Your answer should consist solely of the lines from the one with "seatStrutTop.x, seatStrutTop.z, SEAT_STRUT.lean);" through the one with "points = [vertex.co", copied exactly, endpoints included.
%%
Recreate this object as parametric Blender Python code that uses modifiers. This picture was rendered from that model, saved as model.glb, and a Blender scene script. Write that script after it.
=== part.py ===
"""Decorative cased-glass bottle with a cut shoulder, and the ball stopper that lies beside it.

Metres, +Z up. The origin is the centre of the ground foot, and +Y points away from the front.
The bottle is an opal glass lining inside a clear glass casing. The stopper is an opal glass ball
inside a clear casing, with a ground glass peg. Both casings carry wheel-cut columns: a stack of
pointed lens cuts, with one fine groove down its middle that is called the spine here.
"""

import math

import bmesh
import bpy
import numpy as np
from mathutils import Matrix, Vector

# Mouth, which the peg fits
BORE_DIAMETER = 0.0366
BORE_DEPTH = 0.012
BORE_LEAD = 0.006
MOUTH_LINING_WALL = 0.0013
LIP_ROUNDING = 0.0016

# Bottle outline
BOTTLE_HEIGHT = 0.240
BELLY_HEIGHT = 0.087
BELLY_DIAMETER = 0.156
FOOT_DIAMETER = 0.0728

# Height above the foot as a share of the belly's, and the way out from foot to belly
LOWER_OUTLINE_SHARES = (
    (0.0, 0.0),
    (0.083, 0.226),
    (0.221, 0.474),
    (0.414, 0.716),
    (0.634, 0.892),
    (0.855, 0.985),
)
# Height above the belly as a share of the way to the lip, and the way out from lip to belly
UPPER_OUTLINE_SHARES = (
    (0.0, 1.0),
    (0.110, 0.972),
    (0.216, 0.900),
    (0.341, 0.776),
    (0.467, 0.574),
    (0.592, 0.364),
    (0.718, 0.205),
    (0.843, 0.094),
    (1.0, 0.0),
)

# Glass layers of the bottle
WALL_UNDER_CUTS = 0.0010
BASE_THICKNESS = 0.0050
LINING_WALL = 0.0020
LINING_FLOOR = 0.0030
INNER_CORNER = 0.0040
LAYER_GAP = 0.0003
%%
%%
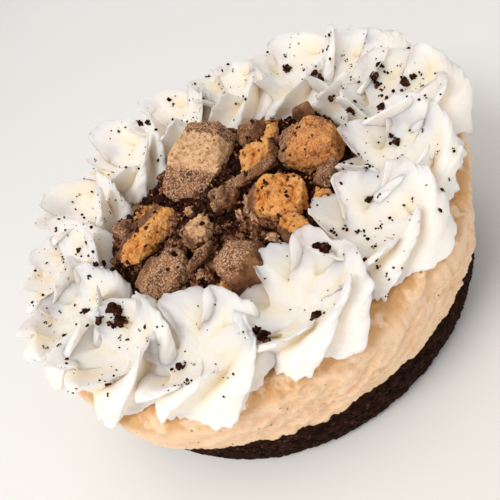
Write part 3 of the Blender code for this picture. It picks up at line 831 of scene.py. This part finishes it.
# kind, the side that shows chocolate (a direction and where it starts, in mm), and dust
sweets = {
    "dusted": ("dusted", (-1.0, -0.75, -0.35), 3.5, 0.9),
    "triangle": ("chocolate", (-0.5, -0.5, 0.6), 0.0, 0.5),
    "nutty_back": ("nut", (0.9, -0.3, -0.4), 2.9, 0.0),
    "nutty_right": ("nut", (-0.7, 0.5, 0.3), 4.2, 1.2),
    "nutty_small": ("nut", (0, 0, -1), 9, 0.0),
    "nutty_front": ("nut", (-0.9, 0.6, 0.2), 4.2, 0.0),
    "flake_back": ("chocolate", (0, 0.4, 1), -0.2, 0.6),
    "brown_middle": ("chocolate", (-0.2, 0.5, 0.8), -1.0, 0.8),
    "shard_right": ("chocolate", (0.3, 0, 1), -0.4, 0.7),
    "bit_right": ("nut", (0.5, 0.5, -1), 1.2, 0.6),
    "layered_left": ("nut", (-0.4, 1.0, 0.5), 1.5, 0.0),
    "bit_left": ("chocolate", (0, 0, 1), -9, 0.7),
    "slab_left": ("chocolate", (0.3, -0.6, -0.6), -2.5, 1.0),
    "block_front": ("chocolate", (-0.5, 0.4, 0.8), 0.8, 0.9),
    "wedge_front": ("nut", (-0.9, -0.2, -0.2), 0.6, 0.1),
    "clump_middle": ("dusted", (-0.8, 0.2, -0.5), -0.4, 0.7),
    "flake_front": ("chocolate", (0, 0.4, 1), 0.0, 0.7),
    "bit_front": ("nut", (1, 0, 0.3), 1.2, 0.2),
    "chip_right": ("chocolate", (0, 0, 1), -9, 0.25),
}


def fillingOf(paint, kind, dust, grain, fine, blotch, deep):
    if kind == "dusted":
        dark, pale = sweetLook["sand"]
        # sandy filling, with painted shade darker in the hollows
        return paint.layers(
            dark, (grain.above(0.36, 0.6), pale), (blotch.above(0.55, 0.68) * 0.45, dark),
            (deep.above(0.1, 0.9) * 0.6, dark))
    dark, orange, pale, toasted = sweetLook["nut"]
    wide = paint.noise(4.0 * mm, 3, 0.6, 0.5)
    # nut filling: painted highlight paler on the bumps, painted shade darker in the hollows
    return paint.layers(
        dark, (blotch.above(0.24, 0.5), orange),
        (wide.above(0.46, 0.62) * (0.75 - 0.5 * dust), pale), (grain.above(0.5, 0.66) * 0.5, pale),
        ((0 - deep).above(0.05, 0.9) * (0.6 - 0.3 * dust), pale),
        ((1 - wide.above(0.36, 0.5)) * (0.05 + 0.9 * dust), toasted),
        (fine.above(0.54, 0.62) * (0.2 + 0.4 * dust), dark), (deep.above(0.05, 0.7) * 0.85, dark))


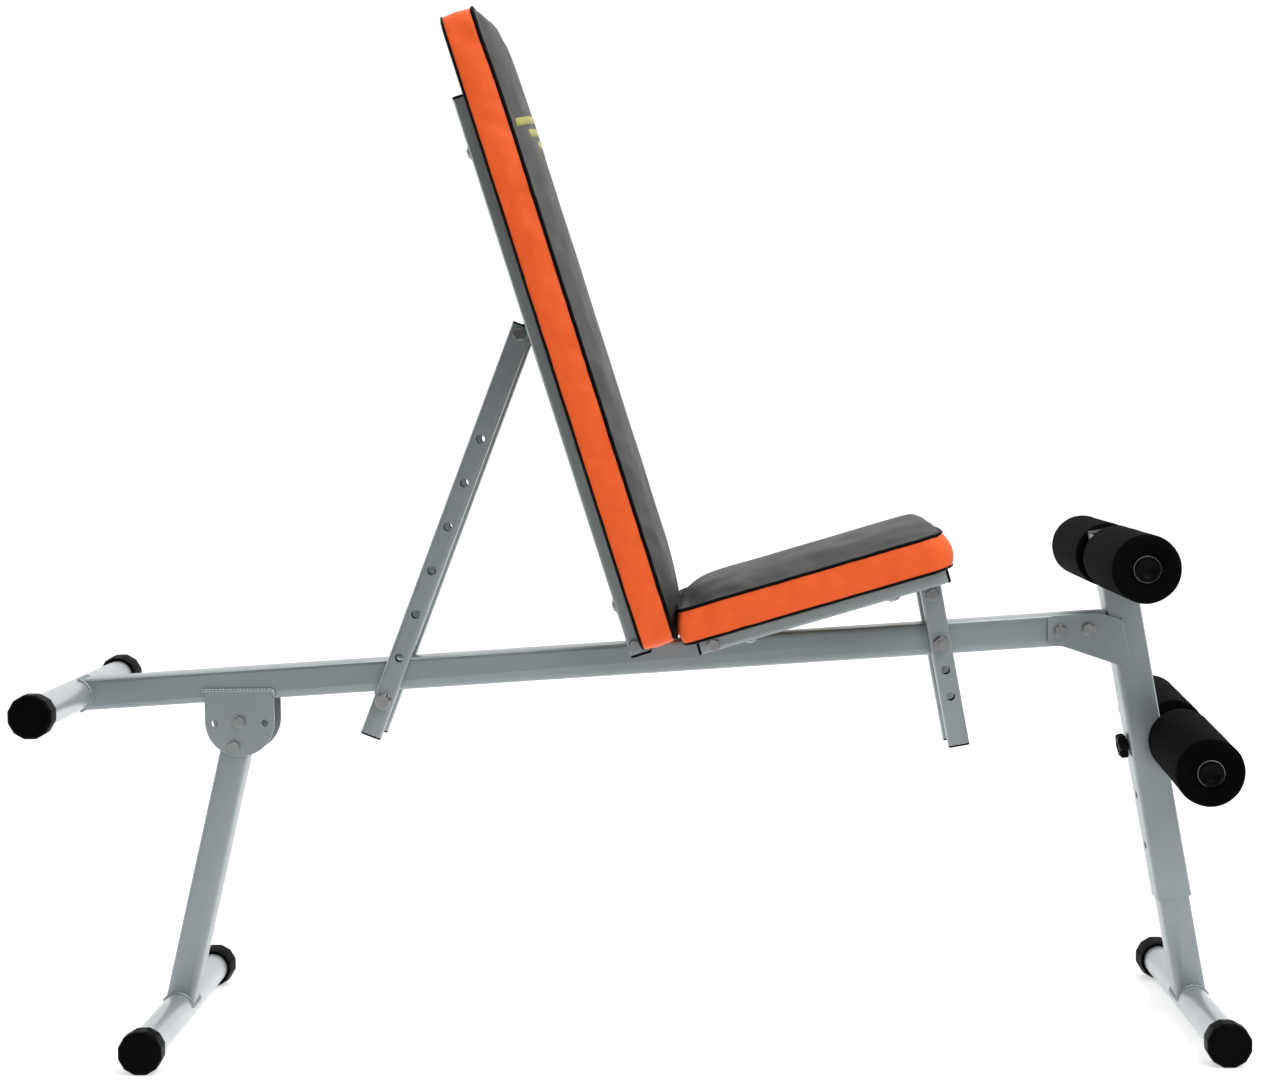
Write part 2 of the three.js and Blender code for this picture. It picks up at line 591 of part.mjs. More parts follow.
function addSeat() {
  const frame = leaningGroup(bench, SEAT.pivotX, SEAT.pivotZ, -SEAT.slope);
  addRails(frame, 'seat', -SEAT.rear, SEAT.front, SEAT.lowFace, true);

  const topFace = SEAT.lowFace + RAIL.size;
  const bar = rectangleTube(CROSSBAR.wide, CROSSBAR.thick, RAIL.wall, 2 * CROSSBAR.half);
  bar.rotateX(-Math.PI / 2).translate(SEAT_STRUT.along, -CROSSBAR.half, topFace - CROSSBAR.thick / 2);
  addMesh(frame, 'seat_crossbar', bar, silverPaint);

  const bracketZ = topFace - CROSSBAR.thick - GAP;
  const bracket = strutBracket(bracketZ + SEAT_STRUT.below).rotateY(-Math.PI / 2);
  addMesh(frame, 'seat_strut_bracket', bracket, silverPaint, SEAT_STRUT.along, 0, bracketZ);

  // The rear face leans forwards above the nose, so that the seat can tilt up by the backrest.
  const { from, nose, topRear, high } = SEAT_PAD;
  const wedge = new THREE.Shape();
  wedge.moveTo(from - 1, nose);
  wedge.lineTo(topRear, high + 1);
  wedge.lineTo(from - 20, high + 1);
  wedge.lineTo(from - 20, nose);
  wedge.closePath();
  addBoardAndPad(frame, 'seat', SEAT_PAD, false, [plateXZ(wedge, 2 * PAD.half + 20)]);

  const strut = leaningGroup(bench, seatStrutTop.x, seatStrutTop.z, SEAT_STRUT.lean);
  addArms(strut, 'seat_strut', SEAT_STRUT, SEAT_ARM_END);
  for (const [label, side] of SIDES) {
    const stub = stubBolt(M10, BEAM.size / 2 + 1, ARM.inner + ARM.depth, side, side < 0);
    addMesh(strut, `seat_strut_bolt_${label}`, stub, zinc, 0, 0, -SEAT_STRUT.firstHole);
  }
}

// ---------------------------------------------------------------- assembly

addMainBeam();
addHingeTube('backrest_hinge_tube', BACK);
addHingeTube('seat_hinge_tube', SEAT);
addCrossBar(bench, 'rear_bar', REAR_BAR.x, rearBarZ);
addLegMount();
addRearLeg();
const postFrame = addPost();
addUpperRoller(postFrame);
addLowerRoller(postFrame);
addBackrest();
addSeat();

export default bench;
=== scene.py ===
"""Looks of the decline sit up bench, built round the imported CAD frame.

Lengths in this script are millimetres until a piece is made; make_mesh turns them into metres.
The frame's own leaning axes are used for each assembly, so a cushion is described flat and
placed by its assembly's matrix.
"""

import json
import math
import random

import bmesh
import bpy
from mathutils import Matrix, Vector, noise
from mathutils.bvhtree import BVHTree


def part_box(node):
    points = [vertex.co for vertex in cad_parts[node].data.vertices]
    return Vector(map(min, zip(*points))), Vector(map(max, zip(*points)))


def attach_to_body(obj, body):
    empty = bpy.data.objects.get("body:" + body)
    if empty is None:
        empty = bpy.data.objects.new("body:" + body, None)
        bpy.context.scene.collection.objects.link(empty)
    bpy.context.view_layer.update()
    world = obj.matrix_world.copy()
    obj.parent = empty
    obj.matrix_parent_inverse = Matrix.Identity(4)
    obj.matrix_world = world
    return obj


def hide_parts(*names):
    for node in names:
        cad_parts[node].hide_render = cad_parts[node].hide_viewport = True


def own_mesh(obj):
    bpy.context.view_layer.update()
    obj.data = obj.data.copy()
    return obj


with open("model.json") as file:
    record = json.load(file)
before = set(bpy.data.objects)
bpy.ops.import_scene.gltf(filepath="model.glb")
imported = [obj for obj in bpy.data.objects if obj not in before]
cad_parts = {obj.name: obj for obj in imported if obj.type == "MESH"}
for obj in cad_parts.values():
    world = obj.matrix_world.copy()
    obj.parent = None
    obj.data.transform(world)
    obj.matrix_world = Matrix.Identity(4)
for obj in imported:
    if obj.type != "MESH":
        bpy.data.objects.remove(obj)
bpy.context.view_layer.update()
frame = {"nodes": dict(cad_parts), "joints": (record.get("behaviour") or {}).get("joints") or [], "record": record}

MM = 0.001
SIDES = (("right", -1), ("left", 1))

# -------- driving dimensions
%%
> EXERCISE ANSWER
  const strut = leaningGroup(bench, seatStrutTop.x, seatStrutTop.z, SEAT_STRUT.lean);
  addArms(strut, 'seat_strut', SEAT_STRUT, SEAT_ARM_END);
  for (const [label, side] of SIDES) {
    const stub = stubBolt(M10, BEAM.size / 2 + 1, ARM.inner + ARM.depth, side, side < 0);
    addMesh(strut, `seat_strut_bolt_${label}`, stub, zinc, 0, 0, -SEAT_STRUT.firstHole);
  }
}

// ---------------------------------------------------------------- assembly

addMainBeam();
addHingeTube('backrest_hinge_tube', BACK);
addHingeTube('seat_hinge_tube', SEAT);
addCrossBar(bench, 'rear_bar', REAR_BAR.x, rearBarZ);
addLegMount();
addRearLeg();
const postFrame = addPost();
addUpperRoller(postFrame);
addLowerRoller(postFrame);
addBackrest();
addSeat();

export default bench;
=== scene.py ===
"""Looks of the decline sit up bench, built round the imported CAD frame.

Lengths in this script are millimetres until a piece is made; make_mesh turns them into metres.
The frame's own leaning axes are used for each assembly, so a cushion is described flat and
placed by its assembly's matrix.
"""

import json
import math
import random

import bmesh
import bpy
from mathutils import Matrix, Vector, noise
from mathutils.bvhtree import BVHTree


def part_box(node):
    points = [vertex.co for vertex in cad_parts[node].data.vertices]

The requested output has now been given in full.